>> Begin
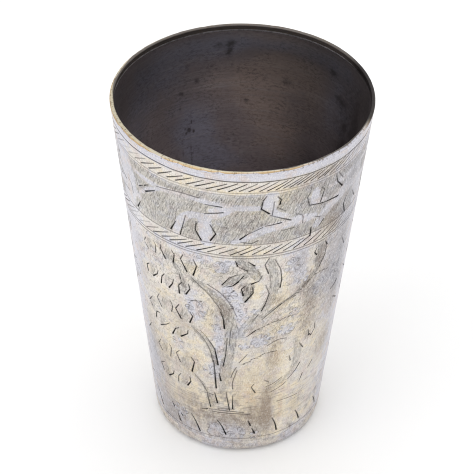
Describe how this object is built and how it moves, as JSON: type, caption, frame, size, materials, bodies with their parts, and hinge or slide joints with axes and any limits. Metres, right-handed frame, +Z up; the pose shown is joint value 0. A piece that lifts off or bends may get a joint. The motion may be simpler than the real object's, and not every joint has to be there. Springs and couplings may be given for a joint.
{
  "type": "engraved beaker",
  "caption": "Tall straight-sided open beaker of tinned sheet brass, engraved with rope bands, a frieze and a tree, for drinking or pouring.",
  "frame": {"origin": "on the ground, on the vessel's axis, under the standing ring", "axes": "+Z up along the vessel's axis; the brazed seam is towards +Y and the tree faces -Y"},
  "size_m": [0.115, 0.115, 0.178],
  "materials": {
    "tinned_brass": "worn tin over brass, satin, engraved",
    "bare_brass": "brass worn bare on a rounded lip",
    "braze": "filed brazing, dull",
    "solder": "dull grey solder"
  },
  "bodies": {
    "root": {"wall": "tinned_brass", "wall_seam": "braze", "base_pan": "tinned_brass", "base_solder": "solder", "rim_ring": "bare_brass", "rim_solder": "solder"}
  },
  "joints": []
}
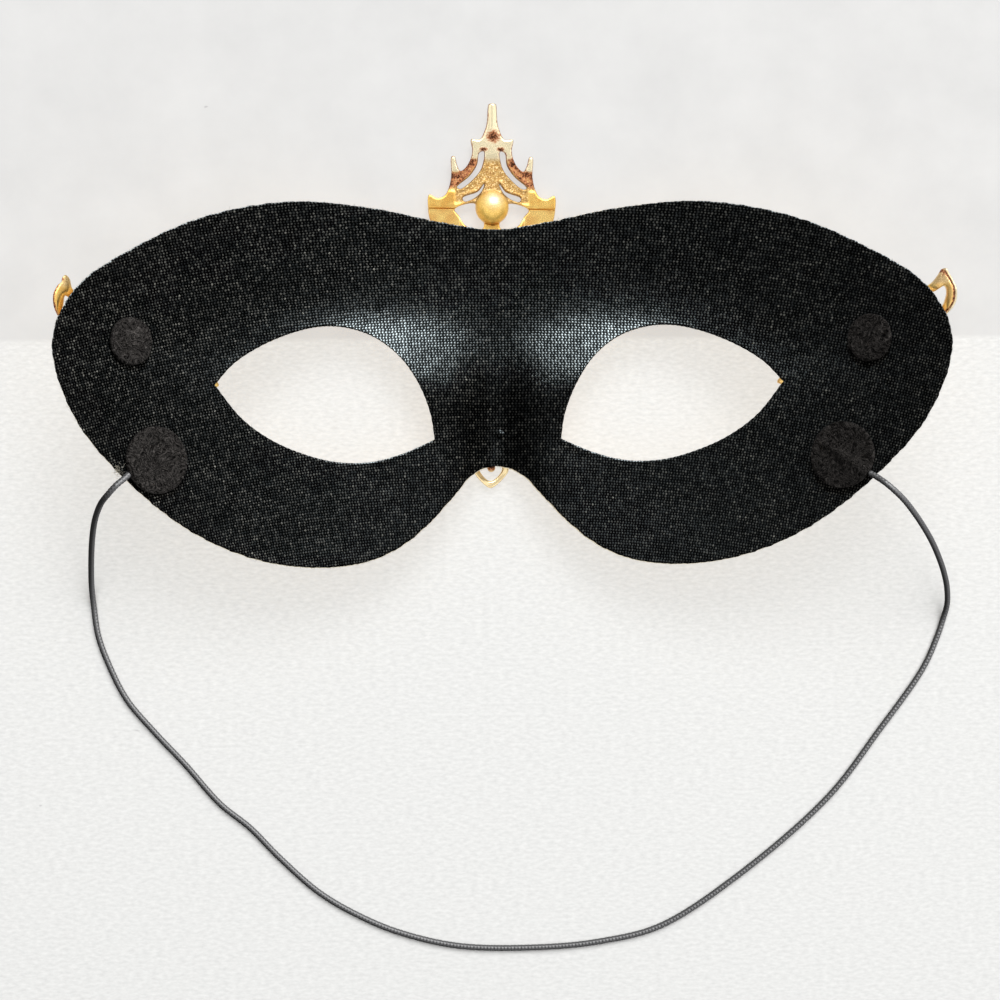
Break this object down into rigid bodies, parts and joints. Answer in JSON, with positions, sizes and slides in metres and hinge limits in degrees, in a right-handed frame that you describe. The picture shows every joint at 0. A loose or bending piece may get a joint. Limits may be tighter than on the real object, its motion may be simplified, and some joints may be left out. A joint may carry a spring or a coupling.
{
  "type": "masquerade mask",
  "caption": "Half-face masquerade mask lying face down: gold moulded shell with cast crest and temple ornaments, black knit lining, felt discs and an elastic cord.",
  "frame": {"origin": "on the surface the mask lies on, under the middle of its outline with the crest and without the cord", "axes": "+X across the mask to the picture's right, +Y from the cheeks to the crest, +Z from the gold front to the lined inside"},
  "size_m": [0.2052, 0.1988, 0.0469],
  "materials": {
    "gold_shell": "gold paint with darker wiped hollows",
    "black_lining": "coarse knit with small bright specks",
    "gold_casting": "bright gold plate, grained in the hollows",
    "black_felt": "pressed felt",
    "black_elastic": "braided elastic"
  },
  "bodies": {
    "root": {"shell": "gold_shell", "lining": "black_lining", "centre_ornament": "gold_casting", "side_ornament_left": "gold_casting", "side_ornament_right": "gold_casting", "small_felt_disc_left": "black_felt", "small_felt_disc_right": "black_felt", "cord_felt_disc_left": "black_felt", "cord_felt_disc_right": "black_felt", "elastic_cord": "black_elastic"}
  },
  "joints": []
}
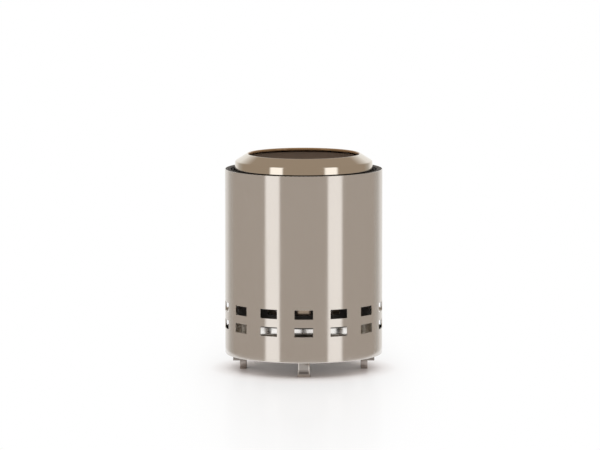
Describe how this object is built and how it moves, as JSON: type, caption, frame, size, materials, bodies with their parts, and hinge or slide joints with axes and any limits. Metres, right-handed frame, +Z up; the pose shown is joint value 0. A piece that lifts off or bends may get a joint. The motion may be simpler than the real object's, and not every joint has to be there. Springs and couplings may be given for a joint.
{
  "type": "smokeless fire pit",
  "caption": "Round triple-wall stainless fire pit with rectangular air vents, lift-off domed flame ring, lift-out grate and ash pan, on stepped feet.",
  "frame": {"origin": "on the ground under the middle of the pit", "axes": "+Z up along the pit's axis, -Y to the front, where the middle column of vents is"},
  "size_m": [0.3, 0.3, 0.4122],
  "materials": {
    "polished_stainless": "polished, warm grey",
    "satin_stainless": "mill satin",
    "fire_darkened_stainless": "smoke-darkened satin",
    "heat_tinted_stainless": "heat-tinted bronze",
    "grate_steel": "dark, fire-blackened"
  },
  "bodies": {
    "stove": {"outer_shell": "polished_stainless", "top_vent_ring": "fire_darkened_stainless", "base_ring": "satin_stainless", "foot_front": "polished_stainless", "foot_right": "polished_stainless", "foot_back": "polished_stainless", "foot_left": "polished_stainless", "foot_rivet_front_inner": "satin_stainless", "foot_rivet_front_outer": "satin_stainless", "foot_rivet_right_inner": "satin_stainless", "foot_rivet_right_outer": "satin_stainless", "foot_rivet_back_inner": "satin_stainless", "foot_rivet_back_outer": "satin_stainless", "foot_rivet_left_inner": "satin_stainless", "foot_rivet_left_outer": "satin_stainless", "jacket": "fire_darkened_stainless", "jacket_floor": "satin_stainless", "jacket_bracket_1": "satin_stainless", "jacket_bracket_2": "satin_stainless", "jacket_bracket_3": "satin_stainless", "jacket_bracket_4": "satin_stainless", "crown_ring": "heat_tinted_stainless", "burn_chamber": "heat_tinted_stainless", "chamber_floor": "heat_tinted_stainless", "chamber_spacer_1": "satin_stainless", "chamber_spacer_2": "satin_stainless", "chamber_spacer_3": "satin_stainless", "chamber_spacer_4": "satin_stainless", "grate_ledge": "heat_tinted_stainless"},
    "ring": {"flame_ring": "polished_stainless", "ring_tab_1": "satin_stainless", "ring_tab_2": "satin_stainless", "ring_tab_3": "satin_stainless", "ring_tab_4": "satin_stainless"},
    "pan": {"ash_pan": "satin_stainless"},
    "grate": {"fuel_grate": "grate_steel"}
  },
  "joints": [
    {"name": "ring_lift", "type": "slide", "parent": "stove", "child": "ring", "axis": [0, 0, 1], "range_m": [0, 0.06]},
    {"name": "pan_lift", "type": "slide", "parent": "stove", "child": "pan", "axis": [0, 0, 1], "range_m": [0, 0.38]},
    {"name": "grate_lift", "type": "slide", "parent": "pan", "child": "grate", "axis": [0, 0, 1], "range_m": [0, 0.35]}
  ]
}
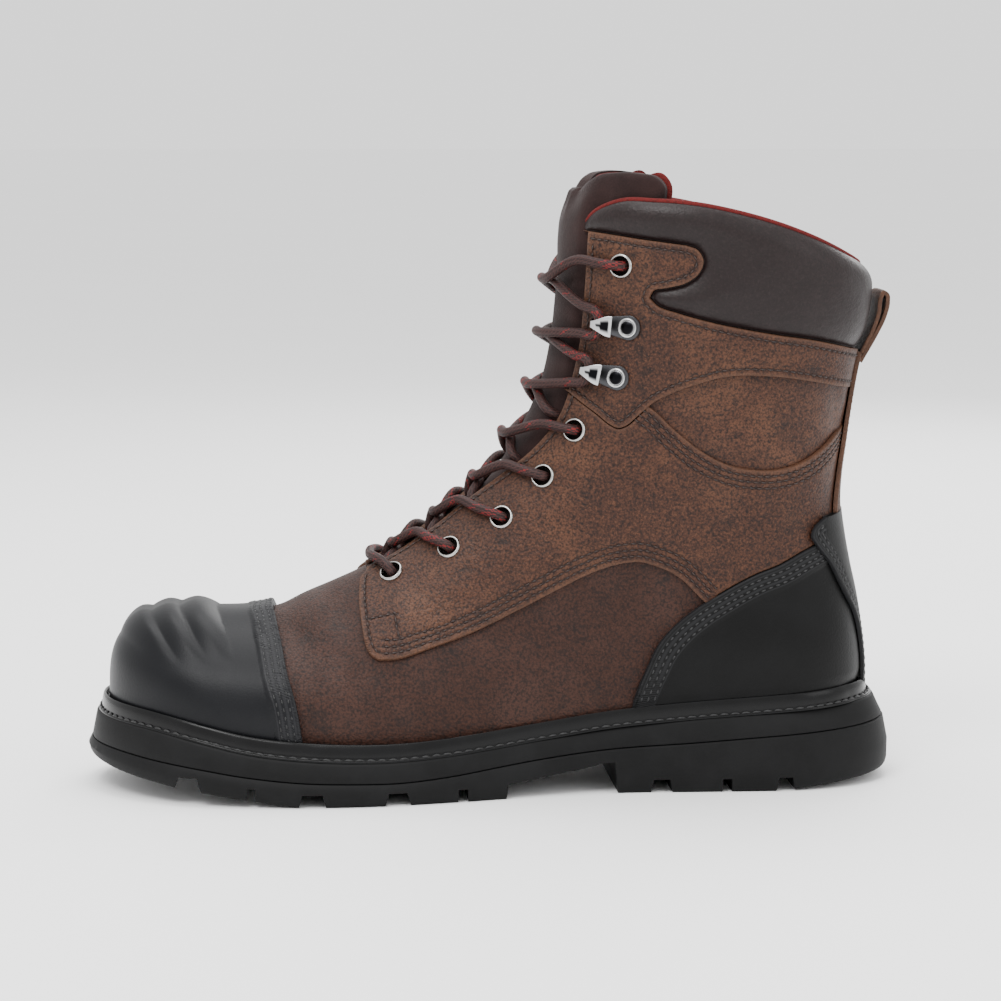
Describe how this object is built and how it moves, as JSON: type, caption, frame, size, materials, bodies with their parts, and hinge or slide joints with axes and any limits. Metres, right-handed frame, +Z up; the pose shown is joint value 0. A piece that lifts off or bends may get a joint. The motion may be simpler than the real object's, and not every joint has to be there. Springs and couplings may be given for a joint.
{
  "type": "metatarsal guard boot",
  "caption": "Lace-up leather safety work boot, above the ankle, with a capped toe, padded collar, speed hooks and a lugged rubber sole; left foot, standing empty.",
  "frame": {"origin": "on the ground under the middle of the sole, half way along and half way across the object's box", "axes": "-X towards the toe and +X towards the heel, +Y towards the wearer's inner (medial) side, +Z up"},
  "size_m": [0.315, 0.1146, 0.2371],
  "materials": {
    "sole_rubber": "matte black moulded rubber",
    "welt_rubber": "black welt with a satin rolled bead",
    "insole_fabric": "dark woven footbed cover",
    "vamp_leather": "oiled pull-up leather, dull reddish brown",
    "brown_leather": "oiled pull-up leather, mottled reddish brown",
    "collar_leather": "soft smooth dark brown padded leather",
    "black_guard": "black satin coated leather",
    "tongue_suede": "dark brown napped leather",
    "lace_braid": "round dark brown braid with red flecks",
    "eyelet_steel": "bright plated steel",
    "hook_gunmetal": "gunmetal plated steel"
  },
  "bodies": {
    "root": {"outsole": "sole_rubber", "midsole": "sole_rubber", "welt": "welt_rubber", "insole": "insole_fabric", "upper": "vamp_leather", "quarter_lateral": "brown_leather", "quarter_medial": "brown_leather", "cuff_lateral": "brown_leather", "cuff_medial": "brown_leather", "back_strip": "brown_leather", "pull_loop": "brown_leather", "collar": "collar_leather", "toe_cap": "black_guard", "heel_counter": "black_guard", "back_stay": "black_guard", "tongue": "tongue_suede", "lace_bar": "lace_braid", "lace_cross_1": "lace_braid", "lace_cross_2": "lace_braid", "lace_cross_3": "lace_braid", "lace_cross_4": "lace_braid", "lace_cross_5": "lace_braid", "lace_cross_6": "lace_braid", "lace_cross_7": "lace_braid", "eyelet_lateral_1": "eyelet_steel", "eyelet_lateral_2": "eyelet_steel", "eyelet_lateral_3": "eyelet_steel", "eyelet_lateral_4": "eyelet_steel", "eyelet_lateral_5": "eyelet_steel", "eyelet_lateral_6": "eyelet_steel", "eyelet_medial_1": "eyelet_steel", "eyelet_medial_2": "eyelet_steel", "eyelet_medial_3": "eyelet_steel", "eyelet_medial_4": "eyelet_steel", "eyelet_medial_5": "eyelet_steel", "eyelet_medial_6": "eyelet_steel", "hook_lateral_1": "hook_gunmetal", "hook_lateral_2": "hook_gunmetal", "hook_medial_1": "hook_gunmetal", "hook_medial_2": "hook_gunmetal"}
  },
  "joints": []
}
>> End
*GIVEN TASK*:
Extract every line containing the string "down" from the material.

*EXERCISE ANSWER*:
Break this object down into rigid bodies, parts and joints. Answer in JSON, with positions, sizes and slides in metres and hinge limits in degrees, in a right-handed frame that you describe. The picture shows every joint at 0. A loose or bending piece may get a joint. Limits may be tighter than on the real object, its motion may be simplified, and some joints may be left out. A joint may carry a spring or a coupling.
  "caption": "Half-face masquerade mask lying face down: gold moulded shell with cast crest and temple ornaments, black knit lining, felt discs and an elastic cord.",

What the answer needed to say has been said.